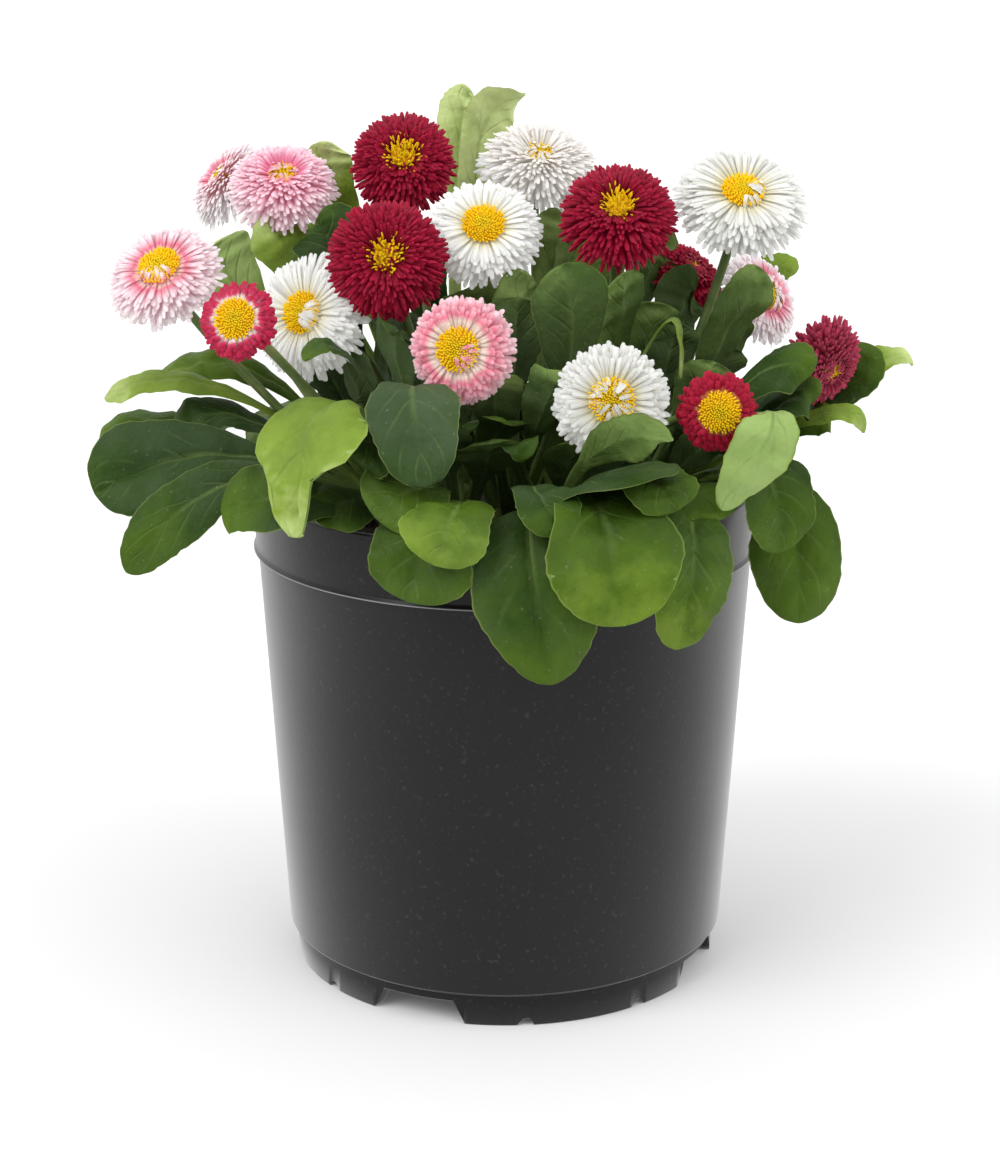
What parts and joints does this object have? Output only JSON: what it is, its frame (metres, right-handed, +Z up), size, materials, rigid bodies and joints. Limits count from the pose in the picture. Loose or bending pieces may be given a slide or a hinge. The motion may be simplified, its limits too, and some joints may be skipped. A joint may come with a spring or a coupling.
{
  "type": "potted english daisy",
  "caption": "English daisy plants with crimson, pink and white double flowers over rosettes of spoon-shaped leaves, growing in a round black plastic nursery pot.",
  "frame": {"origin": "on the ground under the middle of the pot", "axes": "+Z up, -Y toward the picture's camera, +X to its right"},
  "size_m": [0.1972, 0.1569, 0.2092],
  "materials": {
    "pot": "matte injection-moulded black plastic with dust and dried water marks",
    "soil": "moist crumbly peat, modelled at the density of light wood",
    "leaf": "soft mid-green leaf with paler veins and fine hairs, at the density of plant tissue",
    "stalk": "hairy green stem and bracts",
    "petal_crimson": "velvety crimson petals",
    "petal_pink": "soft pink petals with paler tips",
    "petal_white": "soft white petals",
    "disc": "grainy yellow florets"
  },
  "bodies": {
    "root": {"pot": "pot", "soil": "soil", "tuft_back_left": "leaf", "tuft_back_right": "leaf", "tuft_centre": "leaf", "tuft_front_left": "leaf", "tuft_front_right": "leaf", "tuft_left": "leaf", "tuft_right": "leaf", "bloom_01_disc": "disc", "bloom_01_rays": "petal_pink", "bloom_01_stalk": "stalk", "bloom_02_disc": "disc", "bloom_02_rays": "petal_pink", "bloom_02_stalk": "stalk", "bloom_03_disc": "disc", "bloom_03_rays": "petal_pink", "bloom_03_stalk": "stalk", "bloom_04_disc": "disc", "bloom_04_rays": "petal_crimson", "bloom_04_stalk": "stalk", "bloom_05_disc": "disc", "bloom_05_rays": "petal_white", "bloom_05_stalk": "stalk", "bloom_06_disc": "disc", "bloom_06_rays": "petal_crimson", "bloom_06_stalk": "stalk", "bloom_07_disc": "disc", "bloom_07_rays": "petal_crimson", "bloom_07_stalk": "stalk", "bloom_08_disc": "disc", "bloom_08_rays": "petal_white", "bloom_08_stalk": "stalk", "bloom_09_disc": "disc", "bloom_09_rays": "petal_white", "bloom_09_stalk": "stalk", "bloom_10_disc": "disc", "bloom_10_rays": "petal_crimson", "bloom_10_stalk": "stalk", "bloom_11_disc": "disc", "bloom_11_rays": "petal_white", "bloom_11_stalk": "stalk", "bloom_12_disc": "disc", "bloom_12_rays": "petal_crimson", "bloom_12_stalk": "stalk", "bloom_13_disc": "disc", "bloom_13_rays": "petal_white", "bloom_13_stalk": "stalk", "bloom_14_disc": "disc", "bloom_14_rays": "petal_pink", "bloom_14_stalk": "stalk", "bloom_15_disc": "disc", "bloom_15_rays": "petal_white", "bloom_15_stalk": "stalk", "bloom_16_disc": "disc", "bloom_16_rays": "petal_crimson", "bloom_16_stalk": "stalk", "bloom_17_disc": "disc", "bloom_17_rays": "petal_crimson", "bloom_17_stalk": "stalk"}
  },
  "joints": []
}
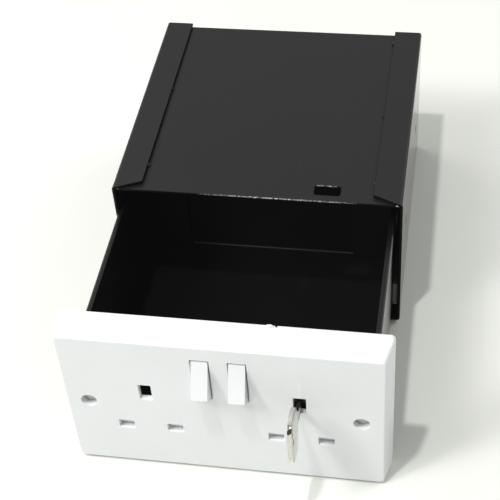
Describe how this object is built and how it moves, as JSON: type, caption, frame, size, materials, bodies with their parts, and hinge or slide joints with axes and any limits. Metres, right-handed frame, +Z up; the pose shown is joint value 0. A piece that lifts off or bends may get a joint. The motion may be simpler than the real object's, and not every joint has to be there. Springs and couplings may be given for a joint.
{
  "type": "outlet diversion safe",
  "caption": "Black sheet steel drawer safe for a wall recess, hidden behind a white imitation twin socket plate with rockers and a keyed cam lock.",
  "frame": {"origin": "middle of the underside of the housing", "axes": "+Y into the wall, away from the faceplate; +Z up; +X to the right as seen from the front"},
  "size_m": [0.146, 0.2545, 0.0863],
  "materials": {
    "coated_steel": "satin black coating on folded steel sheet",
    "white_plastic": "semi-gloss moulded white",
    "zinc_steel": "dull zinc plate",
    "nickel": "worn nickel plate",
    "nylon": "dull dark grey"
  },
  "bodies": {
    "housing": {"housing_wrap": "coated_steel", "housing_top": "coated_steel", "guide_pad": "nylon"},
    "drawer": {"drawer_tray": "coated_steel", "faceplate": "white_plastic", "rocker_frame": "white_plastic", "socket_blank_left": "white_plastic", "socket_blank_right": "white_plastic", "rocker_pin_left": "zinc_steel", "rocker_pin_right": "zinc_steel", "faceplate_screw_left": "zinc_steel", "faceplate_screw_right": "zinc_steel", "faceplate_nut_left": "zinc_steel", "faceplate_nut_right": "zinc_steel", "lock_body": "zinc_steel", "lock_nut": "zinc_steel"},
    "rocker_l": {"rocker_left": "white_plastic"},
    "rocker_r": {"rocker_right": "white_plastic"},
    "lock_rotor": {"lock_plug": "nickel", "cam_washer": "zinc_steel", "lock_cam": "zinc_steel", "cam_screw": "zinc_steel"},
    "key_body": {"key": "nickel"}
  },
  "joints": [
    {"name": "drawer_slide", "type": "slide", "parent": "housing", "child": "drawer", "axis": [0, -1, 0], "range_m": [-0.0829, 0.03]},
    {"name": "rocker_left_tip", "type": "hinge", "parent": "drawer", "child": "rocker_l", "pos_m": [-0.0088, -0.16035, 0.0625], "axis": [1, 0, 0], "range_deg": [0, 25]},
    {"name": "rocker_right_tip", "type": "hinge", "parent": "drawer", "child": "rocker_r", "pos_m": [0.0072, -0.16035, 0.0625], "axis": [1, 0, 0], "range_deg": [0, 25]},
    {"name": "lock_turn", "type": "hinge", "parent": "drawer", "child": "lock_rotor", "pos_m": [0.0332, -0.15065, 0.0486], "axis": [0, 1, 0], "range_deg": [0, 90]},
    {"name": "key_pull", "type": "slide", "parent": "lock_rotor", "child": "key_body", "axis": [-0.0436, -0.999, 0], "range_m": [0, 0.03]}
  ]
}
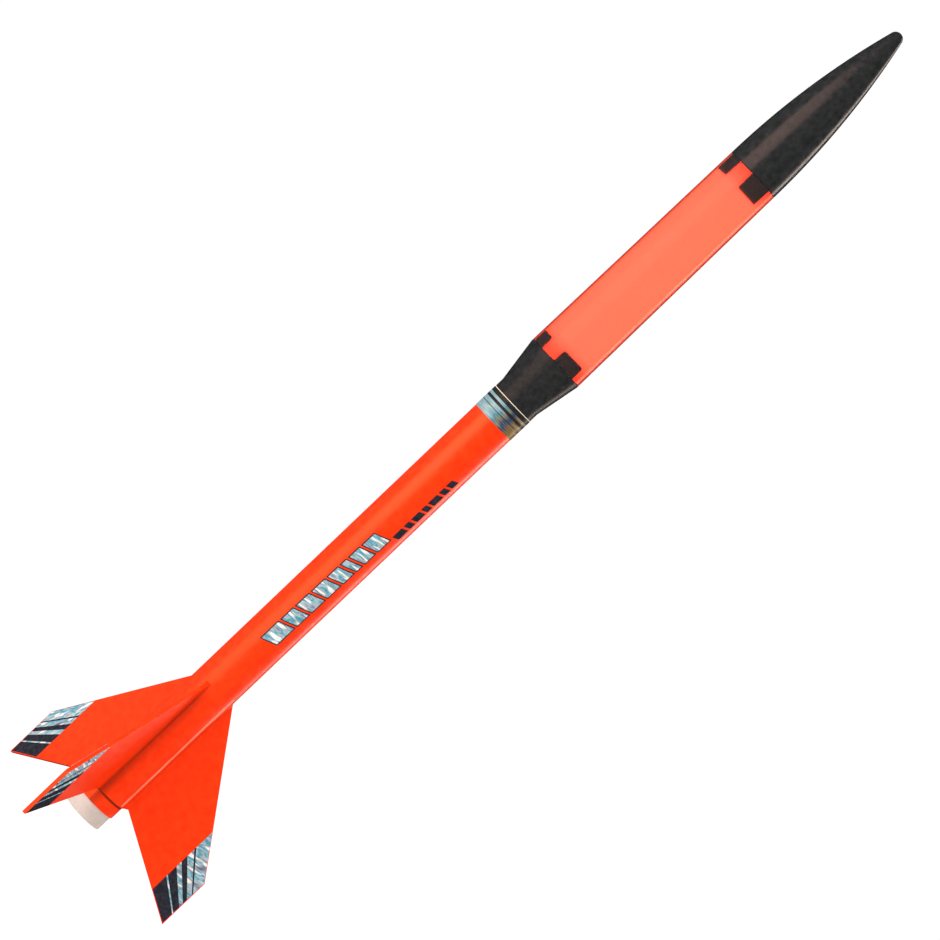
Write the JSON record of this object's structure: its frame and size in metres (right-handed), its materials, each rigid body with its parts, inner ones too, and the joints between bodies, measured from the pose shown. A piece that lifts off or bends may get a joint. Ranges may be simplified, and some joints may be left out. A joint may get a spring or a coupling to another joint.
{
  "type": "model rocket",
  "caption": "Slim model rocket with swept fins, a flared transition, a translucent payload tube and an ogive nose; nose, payload section and engine pull out.",
  "frame": {"origin": "on the rocket's centre line, level with the three fin tips that it stands on", "axes": "+Z along the centre line to the nose, -Y through fin 1, +Y through the launch lug"},
  "size_m": [0.096, 0.0831, 0.453],
  "materials": {
    "orange_tube": "satin printed card tube",
    "orange_fin": "satin paint on a thin sheet",
    "orange_fillet": "painted glue, satin",
    "orange_lug": "satin painted card",
    "foil": "printed foil film with shifting colours",
    "black_foil": "glossy black printed film",
    "kraft": "matt off-white paper",
    "elastic": "woven elastic cord, matt",
    "wadding": "crumpled flameproof tissue",
    "chute_film": "thin plastic film, slightly glossy",
    "lines": "twisted thread",
    "black_plastic": "moulded plastic, satin",
    "clear_orange": "translucent moulded plastic, glossy",
    "clay": "pressed clay, matt",
    "propellant": "pressed black powder, matt",
    "delay": "pressed grey powder, matt"
  },
  "bodies": {
    "airframe": {"body_tube": "orange_tube", "engine_mount_tube": "orange_tube", "fin_1": "orange_fin", "fin_2": "orange_fin", "fin_3": "orange_fin", "lug_standoff": "orange_fin", "fin_fillets": "orange_fillet", "launch_lug": "orange_lug", "fin_1_foils": "foil", "fin_2_foils": "foil", "fin_3_foils": "foil", "band_foil": "foil", "stripe_foil": "foil", "bar_foil": "black_foil", "thrust_ring": "kraft", "cord_mount": "kraft", "shock_cord": "elastic", "recovery_wadding": "wadding", "parachute": "chute_film", "shroud_lines": "lines"},
    "payload_section": {"transition": "black_plastic", "transition_base": "black_plastic", "payload_tube": "clear_orange"},
    "nose": {"nose_cone": "black_plastic"},
    "engine": {"engine_casing": "kraft", "engine_nozzle": "clay", "propellant_grain": "propellant", "delay_charge": "delay", "ejection_charge": "propellant", "engine_end_cap": "clay"}
  },
  "joints": [
    {"name": "payload_section_pull", "type": "slide", "parent": "airframe", "child": "payload_section", "axis": [0, 0, 1], "range_m": [0, 0.06], "deforming": ["shock_cord"]},
    {"name": "nose_pull", "type": "slide", "parent": "payload_section", "child": "nose", "axis": [0, 0, 1], "range_m": [0, 0.05]},
    {"name": "engine_pull", "type": "slide", "parent": "airframe", "child": "engine", "axis": [0, 0, -1], "range_m": [0, 0.075]}
  ]
}
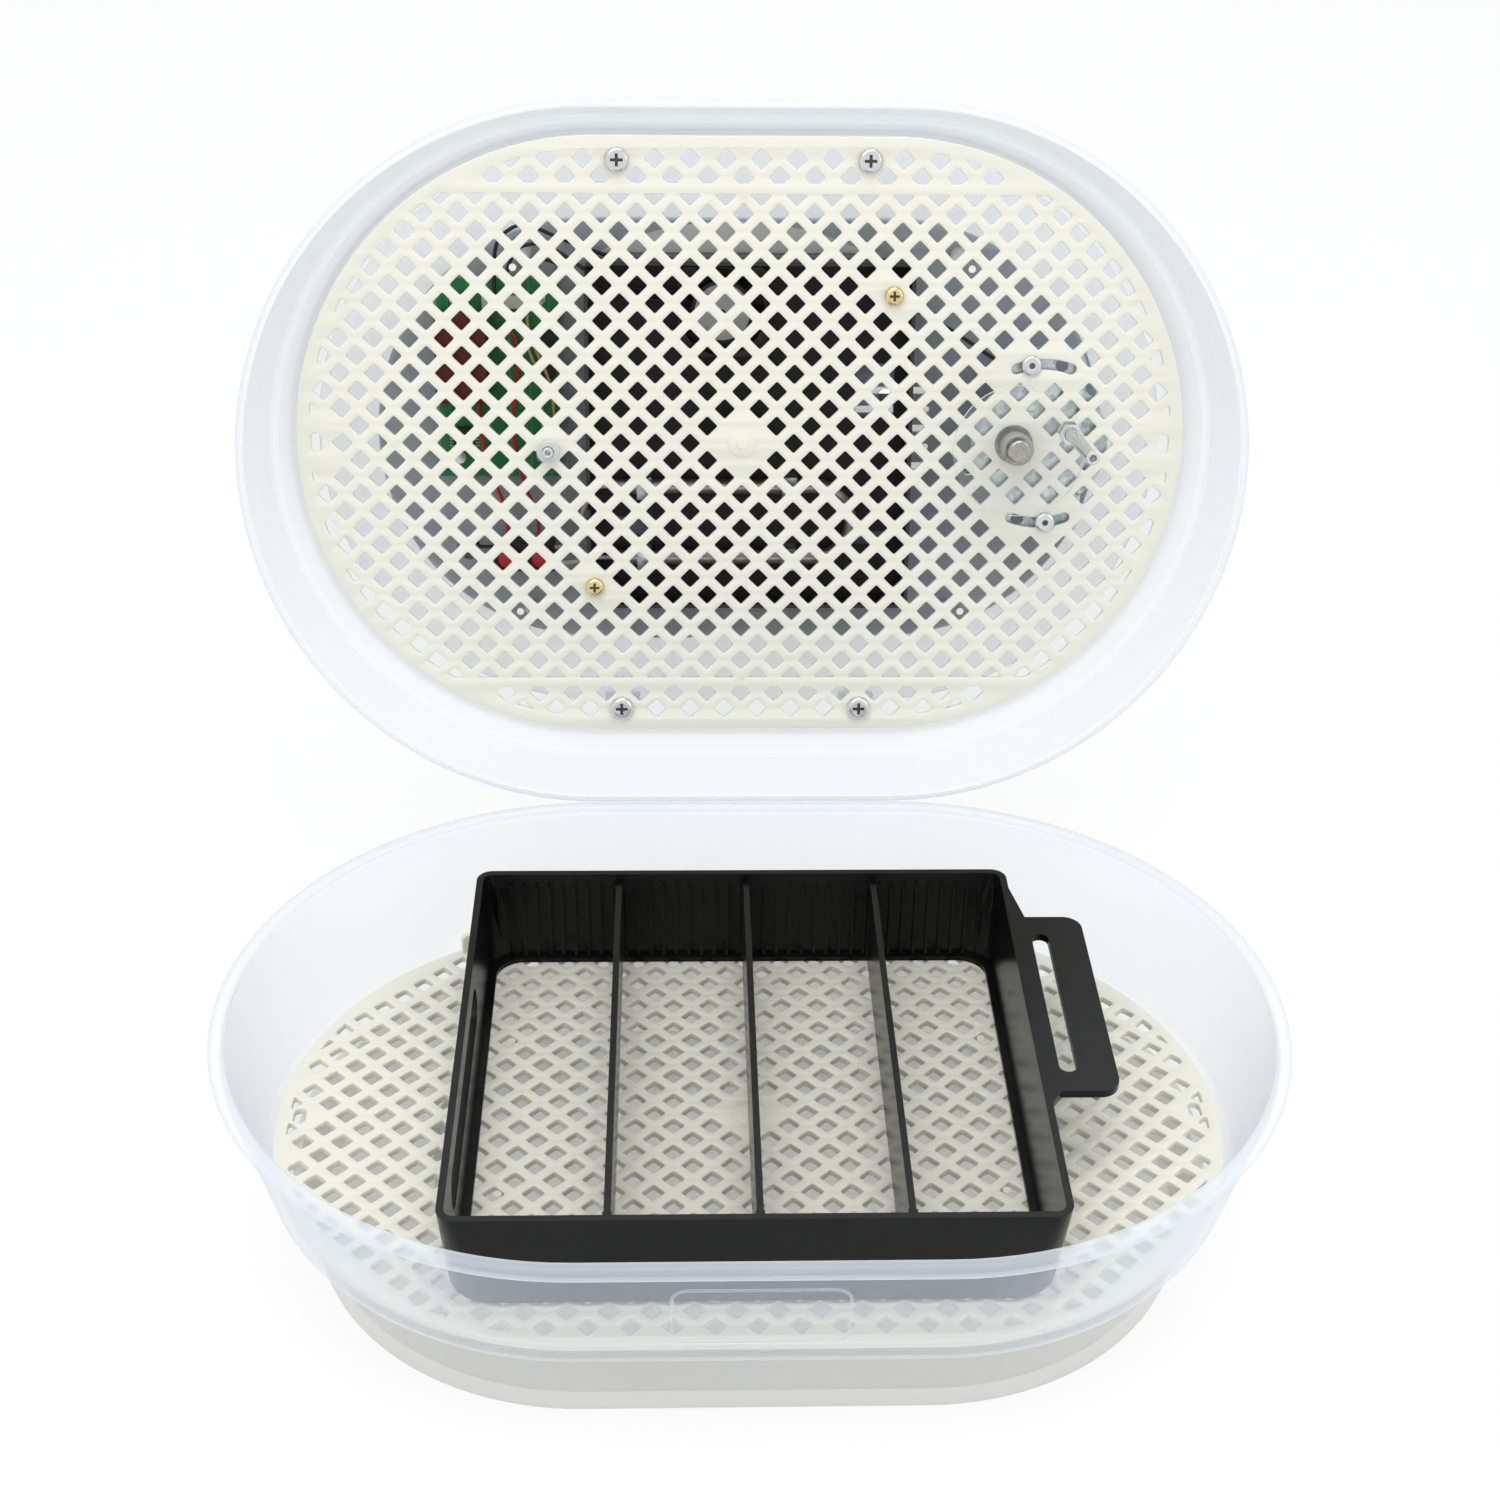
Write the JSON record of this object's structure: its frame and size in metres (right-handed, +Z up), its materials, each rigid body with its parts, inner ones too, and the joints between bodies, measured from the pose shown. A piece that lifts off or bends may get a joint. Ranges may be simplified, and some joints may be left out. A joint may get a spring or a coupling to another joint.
{
  "type": "egg incubator",
  "caption": "Small racetrack-shaped egg incubator: clear tub with lattice floor, sliding egg tray with dividers, and an opened lid with fan, heater, controller and turner crank.",
  "frame": {"origin": "middle of the tub's flat foot, on the surface it stands on", "axes": "+X to the right along the long side, -Y to the front, +Z up; the lid stands open on the rear rim"},
  "size_m": [0.392, 0.4031, 0.3595],
  "materials": {
    "tub_plastic": "satin",
    "cream_plastic": "satin",
    "black_gloss": "gloss",
    "black_matt": "matt",
    "cover_grey": "satin",
    "button_grey": "matt",
    "clear_plastic": "gloss",
    "zinc_steel": "polished",
    "galvanised": "satin",
    "brass_plate": "polished",
    "heater_tube": "satin",
    "board_green": "satin",
    "relay_brown": "satin",
    "part_pale": "satin",
    "red_sleeve": "satin",
    "black_sleeve": "satin",
    "white_sleeve": "satin"
  },
  "bodies": {
    "base": {"base_tub": "tub_plastic"},
    "floor_grid": {"floor_grid": "cream_plastic"},
    "egg_tray": {"egg_tray": "black_gloss"},
    "divider_1": {"divider_1": "black_gloss"},
    "divider_2": {"divider_2": "black_gloss"},
    "divider_3": {"divider_3": "black_gloss"},
    "lid": {"board_screws": "zinc_steel", "capacitors": "part_pale", "control_board": "board_green", "controller_chip": "black_matt", "cover_screws": "zinc_steel", "display_module": "black_matt", "display_window": "clear_plastic", "fan_frame": "black_matt", "fan_housing": "black_matt", "fan_leads": "black_sleeve", "grid_screws": "zinc_steel", "heater": "heater_tube", "heater_clips": "black_matt", "heater_leads": "white_sleeve", "housing_screws": "brass_plate", "inlet_pins": "zinc_steel", "lid_grid": "cream_plastic", "lid_shell": "tub_plastic", "mains_leads": "black_sleeve", "motor_bracket": "galvanised", "motor_can": "galvanised", "motor_coil": "black_matt", "motor_end_plate": "galvanised", "motor_lead": "black_sleeve", "pin_header": "black_matt", "power_inlet": "black_sleeve", "probe": "zinc_steel", "probe_clip": "clear_plastic", "probe_leads": "white_sleeve", "red_leads": "red_sleeve", "relay": "relay_brown", "rivets": "zinc_steel", "tact_switches": "part_pale", "terminal_block": "black_matt", "terminal_caps": "red_sleeve", "top_cover": "cover_grey"},
    "crank": {"crank_hub": "zinc_steel", "crank_disc": "clear_plastic", "crank_screw": "zinc_steel", "crank_pin": "zinc_steel", "crank_nuts": "zinc_steel"},
    "fan": {"fan_rotor": "black_matt"},
    "button_1": {"button_1": "button_grey"},
    "button_2": {"button_2": "button_grey"},
    "button_3": {"button_3": "button_grey"},
    "button_4": {"button_4": "button_grey"}
  },
  "joints": [
    {"name": "lid_hinge", "type": "hinge", "parent": "base", "child": "lid", "pos_m": [0, 0.1337, 0.097], "axis": [1, 0, 0], "range_deg": [0, 104.24]},
    {"name": "floor_grid_lift", "type": "slide", "parent": "base", "child": "floor_grid", "axis": [0, 0, -1], "range_m": [-0.06, 0]},
    {"name": "tray_slide", "type": "slide", "parent": "floor_grid", "child": "egg_tray", "axis": [-1, 0, 0], "range_m": [-0.0205, 0.0205]},
    {"name": "divider_1_lift", "type": "slide", "parent": "egg_tray", "child": "divider_1", "axis": [0, 0, -1], "range_m": [-0.045, 0]},
    {"name": "divider_2_lift", "type": "slide", "parent": "egg_tray", "child": "divider_2", "axis": [0, 0, -1], "range_m": [-0.045, 0]},
    {"name": "divider_3_lift", "type": "slide", "parent": "egg_tray", "child": "divider_3", "axis": [0, 0, -1], "range_m": [-0.045, 0]},
    {"name": "crank_spin", "type": "hinge", "parent": "lid", "child": "crank", "pos_m": [0.111, 0.16659, 0.22659], "axis": [0, -0.9693, 0.246], "continuous": true},
    {"name": "fan_spin", "type": "hinge", "parent": "lid", "child": "fan", "pos_m": [-0.008, 0.17938, 0.27699], "axis": [0, -0.9693, 0.246], "continuous": true},
    {"name": "button_1_press", "type": "slide", "parent": "lid", "child": "button_1", "axis": [0, -0.9693, 0.246], "range_m": [0, 0.0012], "stiffness_N_per_m": 300, "springref_m": -0.001},
    {"name": "button_2_press", "type": "slide", "parent": "lid", "child": "button_2", "axis": [0, -0.9693, 0.246], "range_m": [0, 0.0012], "stiffness_N_per_m": 300, "springref_m": -0.001},
    {"name": "button_3_press", "type": "slide", "parent": "lid", "child": "button_3", "axis": [0, -0.9693, 0.246], "range_m": [0, 0.0012], "stiffness_N_per_m": 300, "springref_m": -0.001},
    {"name": "button_4_press", "type": "slide", "parent": "lid", "child": "button_4", "axis": [0, -0.9693, 0.246], "range_m": [0, 0.0012], "stiffness_N_per_m": 300, "springref_m": -0.001}
  ]
}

++++++++

WHAT IS EXPECTED
Above are the records; copy every line in them that holds the word "picture".

ANSWER
What parts and joints does this object have? Output only JSON: what it is, its frame (metres, right-handed, +Z up), size, materials, rigid bodies and joints. Limits count from the pose in the picture. Loose or bending pieces may be given a slide or a hinge. The motion may be simplified, its limits too, and some joints may be skipped. A joint may come with a spring or a coupling.
  "frame": {"origin": "on the ground under the middle of the pot", "axes": "+Z up, -Y toward the picture's camera, +X to its right"},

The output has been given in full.